Sollte sich bestätigen, was die Nervosität vorweg nimmt, sollten die Briten die EU verlassen wollen, dann wird die SNB unmittelbar eingreifen müssen: mit massiven Interventionen auf den Devisenmärkte und allenfalls mit einer Verschärfung des Negativzinses, um Anleger davon abzuhalten, ihr Geld in den sicheren Hafen des Frankens zu bringen.

Schon wichtige Notenbanken wie die Europäische Zentralbank Anfang Juni und die amerikanische Fed am Mittwoch beliessen im Hinblick auf das Brexit-Votum der Briten am 23. Juni ihre Geldpolitik unverändert. 

Konjunkturentwicklung der Schweiz

Bezüglich Konjunkturentwicklung im laufenden Jahr rechnet die SNB unverändert mit einem BIP-Wachstum von "rund 1 bis 1,5 Prozent". Die Weltwirtschaft setze ihre moderate Erholung fort und dürfte dies auch in den kommenden Quartalen tun, so die SNB. Besonders fortgeschritten sei sie in den USA, in der Eurozone gewinne das Wirtschaftswachstum allmählich an Breite. In China bleibe das Wachstum dank der wirtschaftspolitischen Massnahmen zur Stimulierung der Nachfrage "robust", so die SNB-Einschätzung.

Die Risiken für die Weltwirtschaft bleiben jedoch erheblich, warnt sie. Zudem könne es im Zusammenhang mit der bevorstehenden Abstimmung in Grossbritannien über den weiteren Verbleib in der Europäischen Union vermehrt zu Unsicherheiten und Turbulenzen kommen.

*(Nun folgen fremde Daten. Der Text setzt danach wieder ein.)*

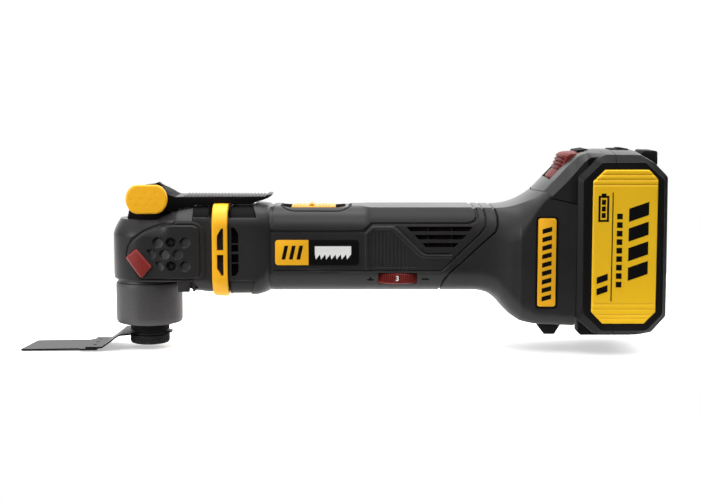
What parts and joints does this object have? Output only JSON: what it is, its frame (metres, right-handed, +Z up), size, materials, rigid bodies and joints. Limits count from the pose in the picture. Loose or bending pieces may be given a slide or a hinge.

Die Inflationsprognosen für die Schweiz wurden gegenüber März leicht angehoben. Für 2016 wird die Inflation im Durchschnitt bei -0,4 Prozent nach -0,8 Prozent, für 2017 bei +0,3 Prozent (alt: +0,1%) und für 2018 unverändert bei +0,9 Prozent gesehen. Grund dafür sei der zuletzt deutlich gestiegene Ölpreis. Die bedingte Inflationsprognose beruht wie immer auf der Annahme, dass der Dreimonats-Libor über den gesamten Prognosezeitraum unverändert bleibt.